▶ **Task objective**: Return the records exactly as they are.

▶ **Exercise input**:
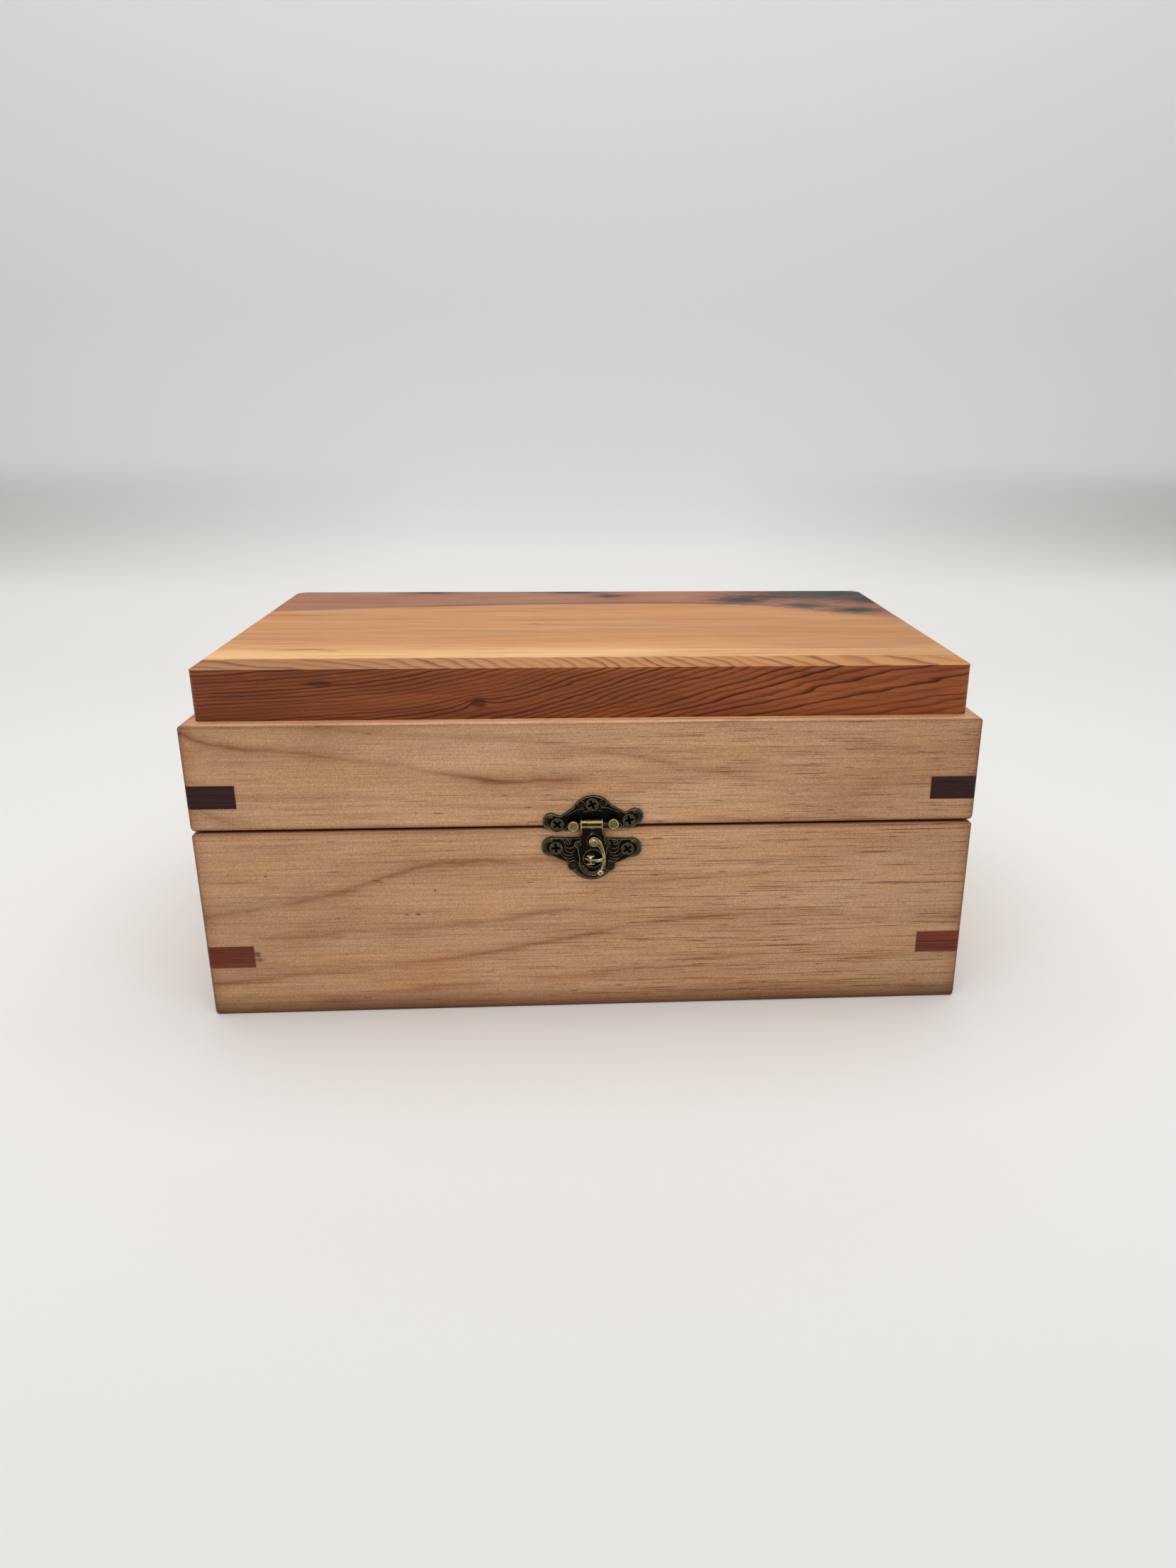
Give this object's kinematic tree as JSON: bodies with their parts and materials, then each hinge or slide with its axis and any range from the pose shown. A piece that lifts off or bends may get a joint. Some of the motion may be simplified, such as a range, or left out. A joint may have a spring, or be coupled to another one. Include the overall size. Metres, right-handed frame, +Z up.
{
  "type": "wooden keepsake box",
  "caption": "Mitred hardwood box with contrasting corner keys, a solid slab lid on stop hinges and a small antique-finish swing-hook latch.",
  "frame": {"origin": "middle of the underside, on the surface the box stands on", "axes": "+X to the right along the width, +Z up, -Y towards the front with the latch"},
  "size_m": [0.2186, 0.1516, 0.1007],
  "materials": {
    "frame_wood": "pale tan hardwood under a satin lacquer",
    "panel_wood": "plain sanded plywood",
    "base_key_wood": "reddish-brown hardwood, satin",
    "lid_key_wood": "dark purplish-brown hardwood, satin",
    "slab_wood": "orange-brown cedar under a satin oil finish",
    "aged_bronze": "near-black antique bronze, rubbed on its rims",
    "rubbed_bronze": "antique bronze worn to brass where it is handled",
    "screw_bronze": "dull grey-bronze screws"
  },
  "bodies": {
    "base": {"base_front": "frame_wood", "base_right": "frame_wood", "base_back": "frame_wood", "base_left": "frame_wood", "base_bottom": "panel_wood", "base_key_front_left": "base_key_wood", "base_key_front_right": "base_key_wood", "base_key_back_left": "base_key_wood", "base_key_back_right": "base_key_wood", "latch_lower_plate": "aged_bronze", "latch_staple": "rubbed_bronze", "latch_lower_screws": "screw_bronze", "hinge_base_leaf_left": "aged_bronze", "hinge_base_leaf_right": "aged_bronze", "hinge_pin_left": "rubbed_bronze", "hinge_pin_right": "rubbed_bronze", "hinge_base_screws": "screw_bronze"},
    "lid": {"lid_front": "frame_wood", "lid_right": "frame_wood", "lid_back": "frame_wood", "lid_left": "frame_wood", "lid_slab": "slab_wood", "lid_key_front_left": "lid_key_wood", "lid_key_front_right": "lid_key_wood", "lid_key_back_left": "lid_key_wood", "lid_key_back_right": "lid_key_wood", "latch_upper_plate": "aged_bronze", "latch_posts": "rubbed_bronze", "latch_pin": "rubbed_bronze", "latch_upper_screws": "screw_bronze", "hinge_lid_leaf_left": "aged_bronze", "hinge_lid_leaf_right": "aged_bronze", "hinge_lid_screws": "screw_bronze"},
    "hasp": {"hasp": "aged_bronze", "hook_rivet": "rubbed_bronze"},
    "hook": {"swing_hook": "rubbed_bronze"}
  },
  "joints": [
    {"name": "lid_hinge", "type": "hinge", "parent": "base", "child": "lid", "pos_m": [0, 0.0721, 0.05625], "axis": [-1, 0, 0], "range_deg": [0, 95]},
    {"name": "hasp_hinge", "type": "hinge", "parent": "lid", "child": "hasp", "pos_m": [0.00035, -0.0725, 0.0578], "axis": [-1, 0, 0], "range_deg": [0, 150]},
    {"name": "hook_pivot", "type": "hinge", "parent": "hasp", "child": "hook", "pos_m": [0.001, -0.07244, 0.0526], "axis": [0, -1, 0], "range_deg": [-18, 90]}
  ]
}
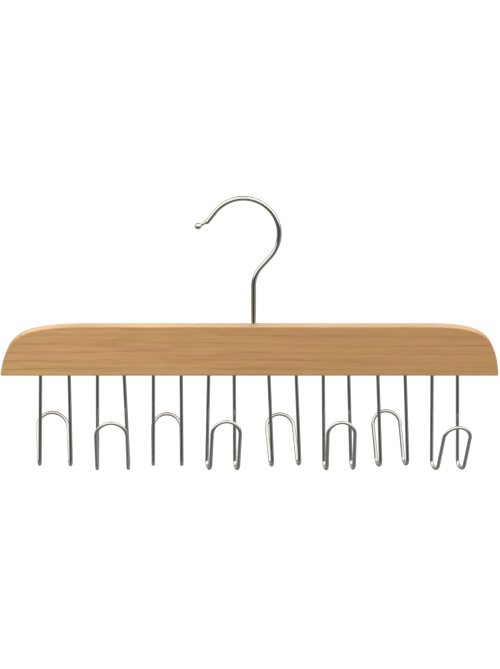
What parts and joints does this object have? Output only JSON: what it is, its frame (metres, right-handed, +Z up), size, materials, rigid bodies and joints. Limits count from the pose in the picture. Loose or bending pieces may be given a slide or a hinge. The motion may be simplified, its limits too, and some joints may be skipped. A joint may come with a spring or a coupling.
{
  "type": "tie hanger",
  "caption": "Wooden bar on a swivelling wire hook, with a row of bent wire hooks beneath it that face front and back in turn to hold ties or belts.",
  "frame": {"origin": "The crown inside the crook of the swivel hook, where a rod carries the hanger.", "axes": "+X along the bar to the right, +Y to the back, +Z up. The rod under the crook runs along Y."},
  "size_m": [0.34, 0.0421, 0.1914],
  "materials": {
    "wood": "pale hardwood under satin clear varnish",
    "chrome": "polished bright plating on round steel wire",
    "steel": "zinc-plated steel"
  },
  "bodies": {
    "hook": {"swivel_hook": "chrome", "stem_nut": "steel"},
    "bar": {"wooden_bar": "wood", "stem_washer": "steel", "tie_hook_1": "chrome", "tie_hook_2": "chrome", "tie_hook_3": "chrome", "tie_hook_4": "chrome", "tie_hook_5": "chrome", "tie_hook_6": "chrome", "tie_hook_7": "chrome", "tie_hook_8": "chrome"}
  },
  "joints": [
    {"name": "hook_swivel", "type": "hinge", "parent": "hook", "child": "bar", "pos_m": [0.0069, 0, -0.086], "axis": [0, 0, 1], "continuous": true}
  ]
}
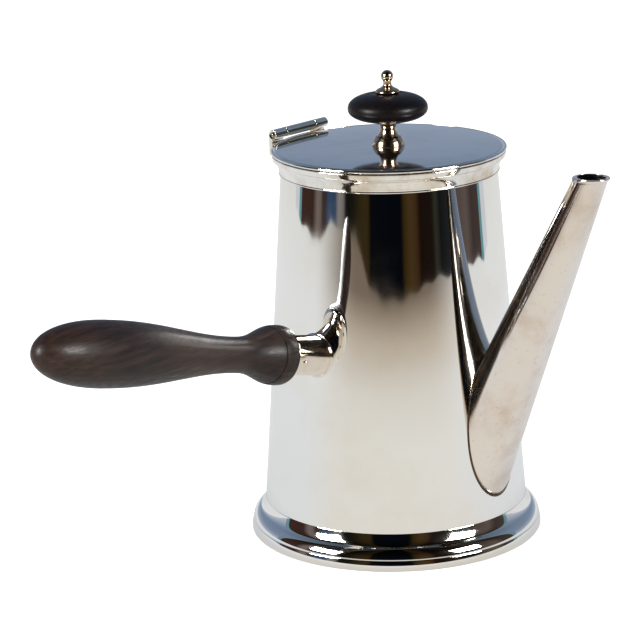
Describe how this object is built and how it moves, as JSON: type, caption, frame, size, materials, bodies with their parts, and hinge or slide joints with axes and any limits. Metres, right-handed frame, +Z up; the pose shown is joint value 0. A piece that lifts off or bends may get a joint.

▶ **Exercise result**:
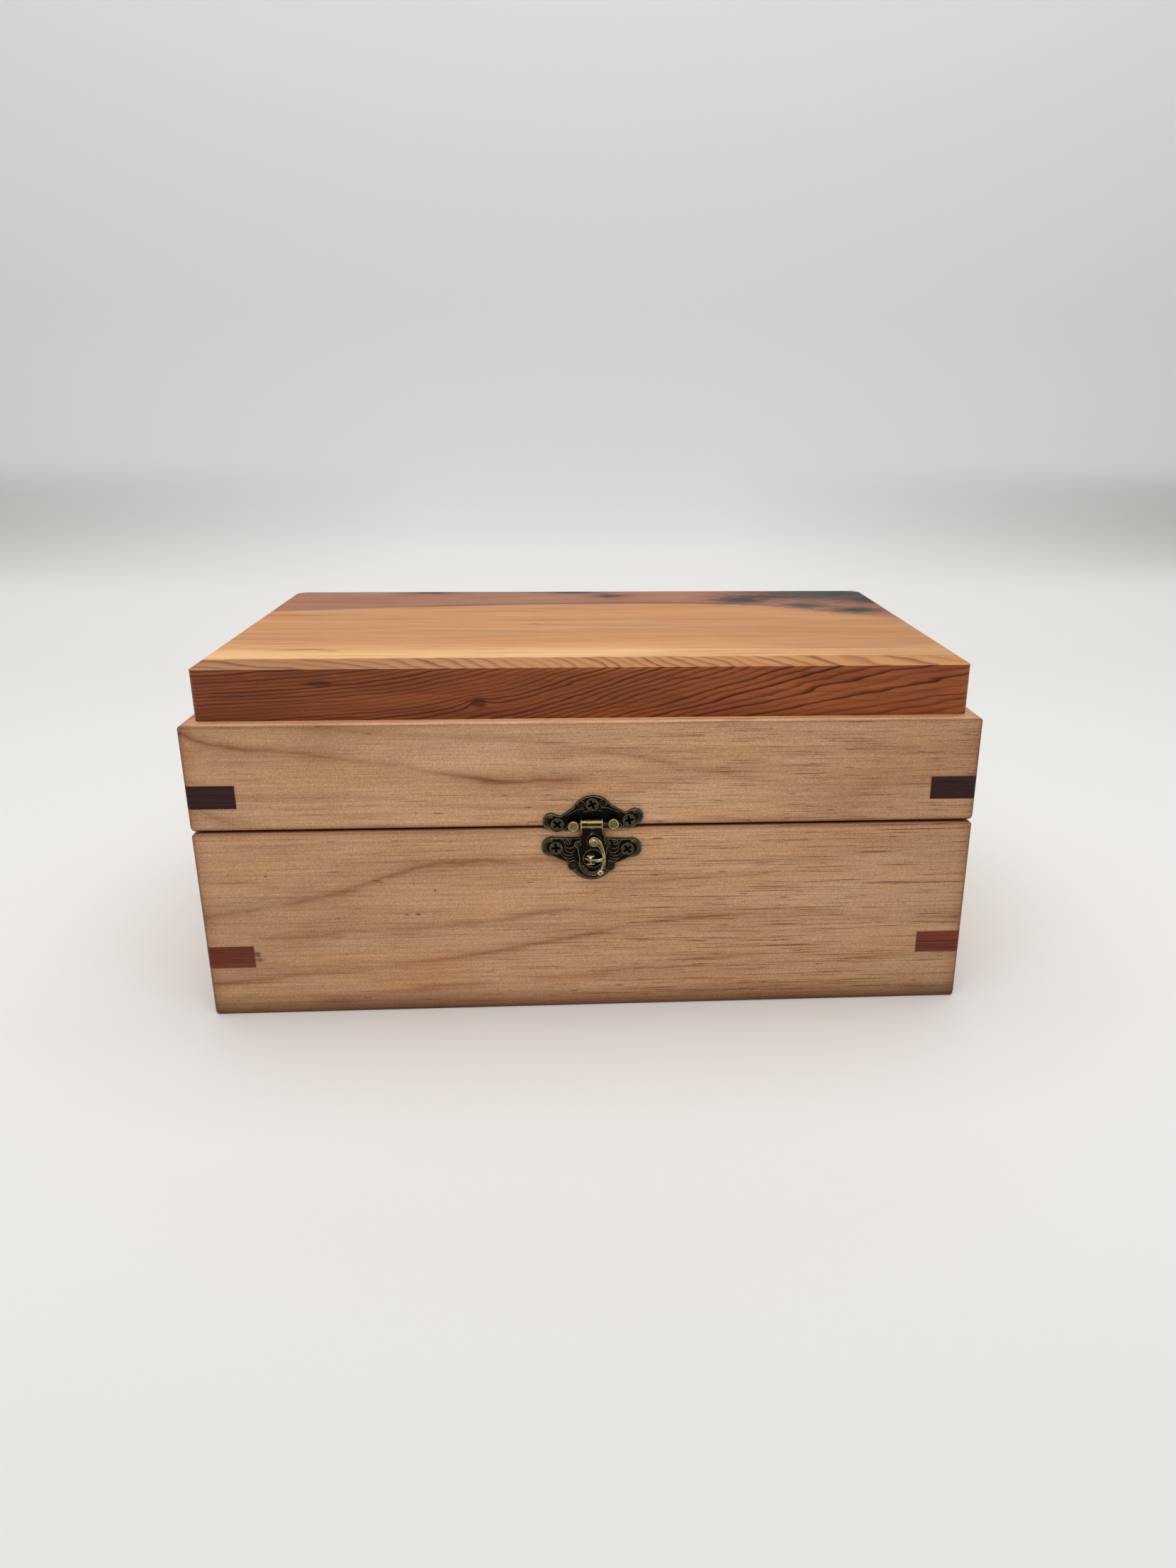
Give this object's kinematic tree as JSON: bodies with their parts and materials, then each hinge or slide with its axis and any range from the pose shown. A piece that lifts off or bends may get a joint. Some of the motion may be simplified, such as a range, or left out. A joint may have a spring, or be coupled to another one. Include the overall size. Metres, right-handed frame, +Z up.
{
  "type": "wooden keepsake box",
  "caption": "Mitred hardwood box with contrasting corner keys, a solid slab lid on stop hinges and a small antique-finish swing-hook latch.",
  "frame": {"origin": "middle of the underside, on the surface the box stands on", "axes": "+X to the right along the width, +Z up, -Y towards the front with the latch"},
  "size_m": [0.2186, 0.1516, 0.1007],
  "materials": {
    "frame_wood": "pale tan hardwood under a satin lacquer",
    "panel_wood": "plain sanded plywood",
    "base_key_wood": "reddish-brown hardwood, satin",
    "lid_key_wood": "dark purplish-brown hardwood, satin",
    "slab_wood": "orange-brown cedar under a satin oil finish",
    "aged_bronze": "near-black antique bronze, rubbed on its rims",
    "rubbed_bronze": "antique bronze worn to brass where it is handled",
    "screw_bronze": "dull grey-bronze screws"
  },
  "bodies": {
    "base": {"base_front": "frame_wood", "base_right": "frame_wood", "base_back": "frame_wood", "base_left": "frame_wood", "base_bottom": "panel_wood", "base_key_front_left": "base_key_wood", "base_key_front_right": "base_key_wood", "base_key_back_left": "base_key_wood", "base_key_back_right": "base_key_wood", "latch_lower_plate": "aged_bronze", "latch_staple": "rubbed_bronze", "latch_lower_screws": "screw_bronze", "hinge_base_leaf_left": "aged_bronze", "hinge_base_leaf_right": "aged_bronze", "hinge_pin_left": "rubbed_bronze", "hinge_pin_right": "rubbed_bronze", "hinge_base_screws": "screw_bronze"},
    "lid": {"lid_front": "frame_wood", "lid_right": "frame_wood", "lid_back": "frame_wood", "lid_left": "frame_wood", "lid_slab": "slab_wood", "lid_key_front_left": "lid_key_wood", "lid_key_front_right": "lid_key_wood", "lid_key_back_left": "lid_key_wood", "lid_key_back_right": "lid_key_wood", "latch_upper_plate": "aged_bronze", "latch_posts": "rubbed_bronze", "latch_pin": "rubbed_bronze", "latch_upper_screws": "screw_bronze", "hinge_lid_leaf_left": "aged_bronze", "hinge_lid_leaf_right": "aged_bronze", "hinge_lid_screws": "screw_bronze"},
    "hasp": {"hasp": "aged_bronze", "hook_rivet": "rubbed_bronze"},
    "hook": {"swing_hook": "rubbed_bronze"}
  },
  "joints": [
    {"name": "lid_hinge", "type": "hinge", "parent": "base", "child": "lid", "pos_m": [0, 0.0721, 0.05625], "axis": [-1, 0, 0], "range_deg": [0, 95]},
    {"name": "hasp_hinge", "type": "hinge", "parent": "lid", "child": "hasp", "pos_m": [0.00035, -0.0725, 0.0578], "axis": [-1, 0, 0], "range_deg": [0, 150]},
    {"name": "hook_pivot", "type": "hinge", "parent": "hasp", "child": "hook", "pos_m": [0.001, -0.07244, 0.0526], "axis": [0, -1, 0], "range_deg": [-18, 90]}
  ]
}
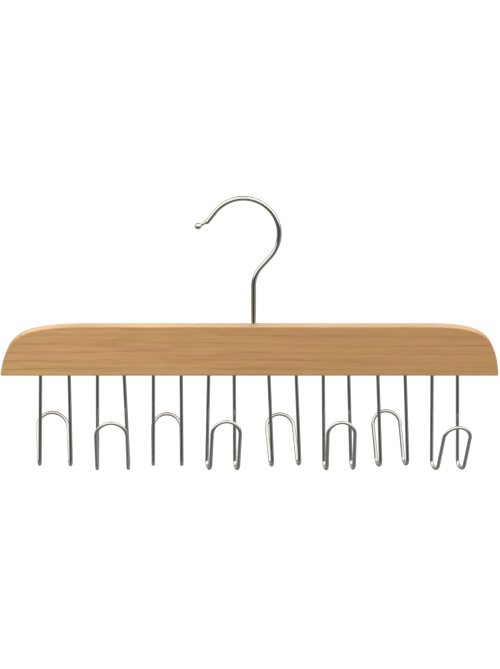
What parts and joints does this object have? Output only JSON: what it is, its frame (metres, right-handed, +Z up), size, materials, rigid bodies and joints. Limits count from the pose in the picture. Loose or bending pieces may be given a slide or a hinge. The motion may be simplified, its limits too, and some joints may be skipped. A joint may come with a spring or a coupling.
{
  "type": "tie hanger",
  "caption": "Wooden bar on a swivelling wire hook, with a row of bent wire hooks beneath it that face front and back in turn to hold ties or belts.",
  "frame": {"origin": "The crown inside the crook of the swivel hook, where a rod carries the hanger.", "axes": "+X along the bar to the right, +Y to the back, +Z up. The rod under the crook runs along Y."},
  "size_m": [0.34, 0.0421, 0.1914],
  "materials": {
    "wood": "pale hardwood under satin clear varnish",
    "chrome": "polished bright plating on round steel wire",
    "steel": "zinc-plated steel"
  },
  "bodies": {
    "hook": {"swivel_hook": "chrome", "stem_nut": "steel"},
    "bar": {"wooden_bar": "wood", "stem_washer": "steel", "tie_hook_1": "chrome", "tie_hook_2": "chrome", "tie_hook_3": "chrome", "tie_hook_4": "chrome", "tie_hook_5": "chrome", "tie_hook_6": "chrome", "tie_hook_7": "chrome", "tie_hook_8": "chrome"}
  },
  "joints": [
    {"name": "hook_swivel", "type": "hinge", "parent": "hook", "child": "bar", "pos_m": [0.0069, 0, -0.086], "axis": [0, 0, 1], "continuous": true}
  ]
}
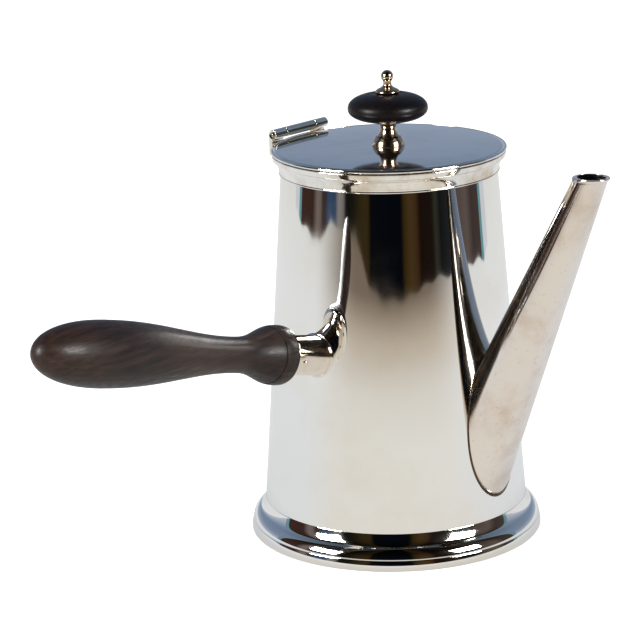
Describe how this object is built and how it moves, as JSON: type, caption, frame, size, materials, bodies with their parts, and hinge or slide joints with axes and any limits. Metres, right-handed frame, +Z up; the pose shown is joint value 0. A piece that lifts off or bends may get a joint.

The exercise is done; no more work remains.